» What to produce: Among the lines below, keep only those from the one containing "for vert in" through the one containing "obj.parent = empty", and reproduce them exactly.

__________________________________________________

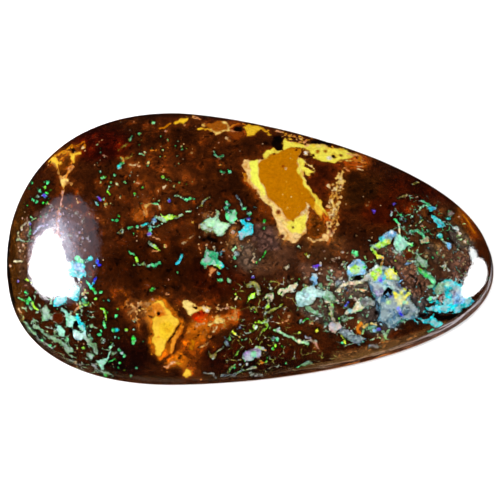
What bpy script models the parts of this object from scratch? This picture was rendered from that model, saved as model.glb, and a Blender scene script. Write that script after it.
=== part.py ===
"""A polished boulder opal: one pear-shaped cabochon of ironstone, domed on top and flat underneath.

The stone lies on its flat underside. Its length runs along X, with the narrow end at +X, and +Z is up.
The origin is on the underside, at the centre of the stone's bounding box.
"""

import math

import bmesh
import bpy
import numpy as np
from mathutils import Vector
from mathutils.geometry import interpolate_bezier

MM = 0.001

# The stone's overall size, in millimetres.
LENGTH = 30.0
WIDTH = 16.7
HEIGHT = 5.2

# The pear outline has four arcs between its outermost points. Each of those points lies on a side of the
# bounding box, so one number places it, and each arc leaves it along that side by a handle's length.
TIP_Y = -1.5
TOP_X = -4.8
BUTT_Y = -1.1
BOTTOM_X = -4.7
HANDLE_BEFORE_TIP = 5.0
HANDLE_AFTER_TIP = 6.4
HANDLE_BEFORE_TOP = 4.1
HANDLE_AFTER_TOP = 7.2
HANDLE_BEFORE_BUTT = 4.7
HANDLE_AFTER_BUTT = 5.2
HANDLE_BEFORE_BOTTOM = 5.5
HANDLE_AFTER_BOTTOM = 7.2

# The foot is a rounded edge between the flat underside and the wall. Its insets are shares of the outline.
FOOT_INSET_ALONG = 0.025
FOOT_INSET_ACROSS = 0.05
FOOT_HEIGHT = 0.5

# The wall rises from the foot to the shoulder, where the dome begins. It leans in by these shares of the
# outline, and the whole dome sits a little off the foot's centre, so one side's wall leans more.
SHOULDER_HEIGHT = 1.8
SHOULDER_INSET_ALONG = 0.012
SHOULDER_INSET_ACROSS = 0.025
DOME_OFFSET_Y = 0.22

# The dome's section is the upper part of a superellipse, from this turn up: a higher flatness gives a
# flatter crown and a steeper edge. Its rings shrink onto a ridge line, along which they close up last.
DOME_FLATNESS = 2.2
DOME_START = math.radians(16)
RIDGE_SHARE = 0.7
RIDGE_CLOSING = 2.2
RIDGE_Y = -0.5
RIDGE_SLOPE = -0.033
CROWN_X = -3.0

OUTLINE_POINTS = 96
UNDERSIDE_RINGS = (0.0, 0.45, 0.8)
FOOT_STEPS = 4
WALL_STEPS = 3
DOME_STEPS = 18
ARC_SAMPLES = 200
SHARP_ANGLE = math.radians(40)

STONE_BROWN = (0.075, 0.02, 0.006, 1.0)
STONE_ROUGHNESS = 0.15


def clear_scene():
    for obj in list(bpy.data.objects):
        bpy.data.objects.remove(obj)


def outline_arcs():
    """The sampled arcs of the pear outline, anticlockwise from the tip, in millimetres."""
    half_length = LENGTH / 2
    half_width = WIDTH / 2
    tip = Vector((half_length, TIP_Y))
    top = Vector((TOP_X, half_width))
    butt = Vector((-half_length, BUTT_Y))
    bottom = Vector((BOTTOM_X, -half_width))
    right = Vector((1, 0))
    up = Vector((0, 1))
    arcs = (
        (tip, tip + up * HANDLE_AFTER_TIP, top + right * HANDLE_BEFORE_TOP, top),
        (top, top - right * HANDLE_AFTER_TOP, butt + up * HANDLE_BEFORE_BUTT, butt),
        (butt, butt - up * HANDLE_AFTER_BUTT, bottom - right * HANDLE_BEFORE_BOTTOM, bottom),
        (bottom, bottom + right * HANDLE_AFTER_BOTTOM, tip - up * HANDLE_BEFORE_TIP, tip),
    )
    points = []
    for start, leaving, arriving, end in arcs:
        points += interpolate_bezier(start, leaving, arriving, end, ARC_SAMPLES)[:-1]
    return np.array([point[:2] for point in points])


def spaced_evenly(points, count):
    """count points at equal steps along a closed line, the first of them at its start."""
    closed = np.vstack([points, points[:1]])
    travelled = np.concatenate([[0], np.cumsum(np.linalg.norm(np.diff(closed, axis=0), axis=1))])
    stops = np.linspace(0, travelled[-1], count, endpoint=False)
    return np.column_stack([np.interp(stops, travelled, closed[:, axis]) for axis in (0, 1)])


def underside_and_foot():
    """Rings from the middle of the underside to the top of the foot.

    Every ring is its share of the outline along and across, its height, and its share of the dome's offset.
    """
    rings = []
    for share in UNDERSIDE_RINGS:
        rings.append(((1 - FOOT_INSET_ALONG) * share, (1 - FOOT_INSET_ACROSS) * share, 0.0, 0.0))
    for step in range(FOOT_STEPS + 1):
        turn = math.pi / 2 * step / FOOT_STEPS
        cut_away = 1 - math.sin(turn)
        along = 1 - FOOT_INSET_ALONG * cut_away
        across = 1 - FOOT_INSET_ACROSS * cut_away
        rings.append((along, across, FOOT_HEIGHT * (1 - math.cos(turn)), 0.0))
    return rings


def wall():
    rings = []
    for step in range(1, WALL_STEPS + 1):
        risen = step / WALL_STEPS
        along = 1 - SHOULDER_INSET_ALONG * risen
        across = 1 - SHOULDER_INSET_ACROSS * risen
        height = FOOT_HEIGHT + (SHOULDER_HEIGHT - FOOT_HEIGHT) * risen
        rings.append((along, across, height, risen))
    return rings


def dome():
    """Rings from above the shoulder to the crown, where the last one has no width."""
    rings = []
    start_width = math.cos(DOME_START) ** (2 / DOME_FLATNESS)
    for step in range(1, DOME_STEPS + 1):
        turn = DOME_START + (math.pi / 2 - DOME_START) * step / DOME_STEPS
        kept_width = max(0.0, math.cos(turn)) ** (2 / DOME_FLATNESS) / start_width
        inwards = 1 - kept_width
        kept_length = 1 - RIDGE_SHARE * inwards - (1 - RIDGE_SHARE) * inwards**RIDGE_CLOSING
        risen = (math.sin(turn) - math.sin(DOME_START)) / (1 - math.sin(DOME_START))
        along = (1 - SHOULDER_INSET_ALONG) * kept_length
        across = (1 - SHOULDER_INSET_ACROSS) * kept_width
        rings.append((along, across, SHOULDER_HEIGHT + (HEIGHT - SHOULDER_HEIGHT) * risen, 1.0))
    return rings


def ridge_y(x):
    return RIDGE_Y + RIDGE_SLOPE * x


def on_ring(ring, x, y):
    """The place on a ring of the outline's point (x, y), in metres."""
    along, across, height, offset_share = ring
    ring_x = CROWN_X + (x - CROWN_X) * along
    ring_y = ridge_y(ring_x) + (y - ridge_y(x)) * across + DOME_OFFSET_Y * offset_share
    return Vector((ring_x, ring_y, height)) * MM


def stone_mesh():
    """A UV sphere whose latitudes become the stone's rings and whose longitudes follow its outline."""
    rings = underside_and_foot() + wall() + dome()
    last_ring = len(rings) - 1
    outline = spaced_evenly(outline_arcs(), OUTLINE_POINTS)
    bm = bmesh.new()
    bmesh.ops.create_uvsphere(bm, u_segments=OUTLINE_POINTS, v_segments=last_ring, radius=1.0)
    for vert in bm.verts:
        from_south_pole = math.acos(max(-1.0, min(1.0, -vert.co.z)))
        longitude = math.atan2(vert.co.y, vert.co.x)
        ring = rings[round(from_south_pole / math.pi * last_ring)]
        x, y = outline[round(longitude / math.tau * OUTLINE_POINTS) % OUTLINE_POINTS]
        vert.co = on_ring(ring, x, y)
    mesh = bpy.data.meshes.new("stone")
    bm.to_mesh(mesh)
    bm.free()
    mesh.shade_smooth()
    mesh.set_sharp_from_angle(angle=SHARP_ANGLE)
    return mesh


def polished_stone_material():
    material = bpy.data.materials.new("polished_ironstone")
    material.use_nodes = True
    shader = material.node_tree.nodes["Principled BSDF"]
    shader.inputs["Base Color"].default_value = STONE_BROWN
    shader.inputs["Roughness"].default_value = STONE_ROUGHNESS
    shader.inputs["Metallic"].default_value = 0.0
    return material


def build():
    clear_scene()
    collection = bpy.data.collections.new("boulder_opal")
    bpy.context.scene.collection.children.link(collection)
    stone = bpy.data.objects.new("stone", stone_mesh())
    stone.data.materials.append(polished_stone_material())
    collection.objects.link(stone)


build()
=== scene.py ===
"""The looks of a polished boulder opal: a pear-shaped ironstone cabochon with opal in its veins.

Lengths inside this script are in millimetres, and pixels are those of the 500 by 500 photograph, seen
through the script's own camera. A pixel says where a vein or patch lies on the stone.
"""

import math

import bpy
import numpy as np
from mathutils import Matrix, Vector
from mathutils.geometry import delaunay_2d_cdt, interpolate_bezier


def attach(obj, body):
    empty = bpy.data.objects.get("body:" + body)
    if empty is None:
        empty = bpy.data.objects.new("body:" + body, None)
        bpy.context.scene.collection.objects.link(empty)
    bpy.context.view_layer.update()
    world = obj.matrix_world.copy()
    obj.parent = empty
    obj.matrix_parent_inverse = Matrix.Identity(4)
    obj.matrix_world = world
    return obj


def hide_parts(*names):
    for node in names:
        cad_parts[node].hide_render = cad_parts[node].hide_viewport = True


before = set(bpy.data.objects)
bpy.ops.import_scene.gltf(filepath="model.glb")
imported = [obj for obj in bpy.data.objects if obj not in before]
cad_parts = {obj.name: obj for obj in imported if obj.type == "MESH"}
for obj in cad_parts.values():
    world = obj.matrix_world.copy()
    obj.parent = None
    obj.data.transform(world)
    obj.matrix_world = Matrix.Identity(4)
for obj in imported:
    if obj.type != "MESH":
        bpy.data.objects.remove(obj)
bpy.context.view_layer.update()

MM = 0.001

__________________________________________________

» In response:
    for vert in bm.verts:
        from_south_pole = math.acos(max(-1.0, min(1.0, -vert.co.z)))
        longitude = math.atan2(vert.co.y, vert.co.x)
        ring = rings[round(from_south_pole / math.pi * last_ring)]
        x, y = outline[round(longitude / math.tau * OUTLINE_POINTS) % OUTLINE_POINTS]
        vert.co = on_ring(ring, x, y)
    mesh = bpy.data.meshes.new("stone")
    bm.to_mesh(mesh)
    bm.free()
    mesh.shade_smooth()
    mesh.set_sharp_from_angle(angle=SHARP_ANGLE)
    return mesh


def polished_stone_material():
    material = bpy.data.materials.new("polished_ironstone")
    material.use_nodes = True
    shader = material.node_tree.nodes["Principled BSDF"]
    shader.inputs["Base Color"].default_value = STONE_BROWN
    shader.inputs["Roughness"].default_value = STONE_ROUGHNESS
    shader.inputs["Metallic"].default_value = 0.0
    return material


def build():
    clear_scene()
    collection = bpy.data.collections.new("boulder_opal")
    bpy.context.scene.collection.children.link(collection)
    stone = bpy.data.objects.new("stone", stone_mesh())
    stone.data.materials.append(polished_stone_material())
    collection.objects.link(stone)


build()
=== scene.py ===
"""The looks of a polished boulder opal: a pear-shaped ironstone cabochon with opal in its veins.

Lengths inside this script are in millimetres, and pixels are those of the 500 by 500 photograph, seen
through the script's own camera. A pixel says where a vein or patch lies on the stone.
"""

import math

import bpy
import numpy as np
from mathutils import Matrix, Vector
from mathutils.geometry import delaunay_2d_cdt, interpolate_bezier


def attach(obj, body):
    empty = bpy.data.objects.get("body:" + body)
    if empty is None:
        empty = bpy.data.objects.new("body:" + body, None)
        bpy.context.scene.collection.objects.link(empty)
    bpy.context.view_layer.update()
    world = obj.matrix_world.copy()
    obj.parent = empty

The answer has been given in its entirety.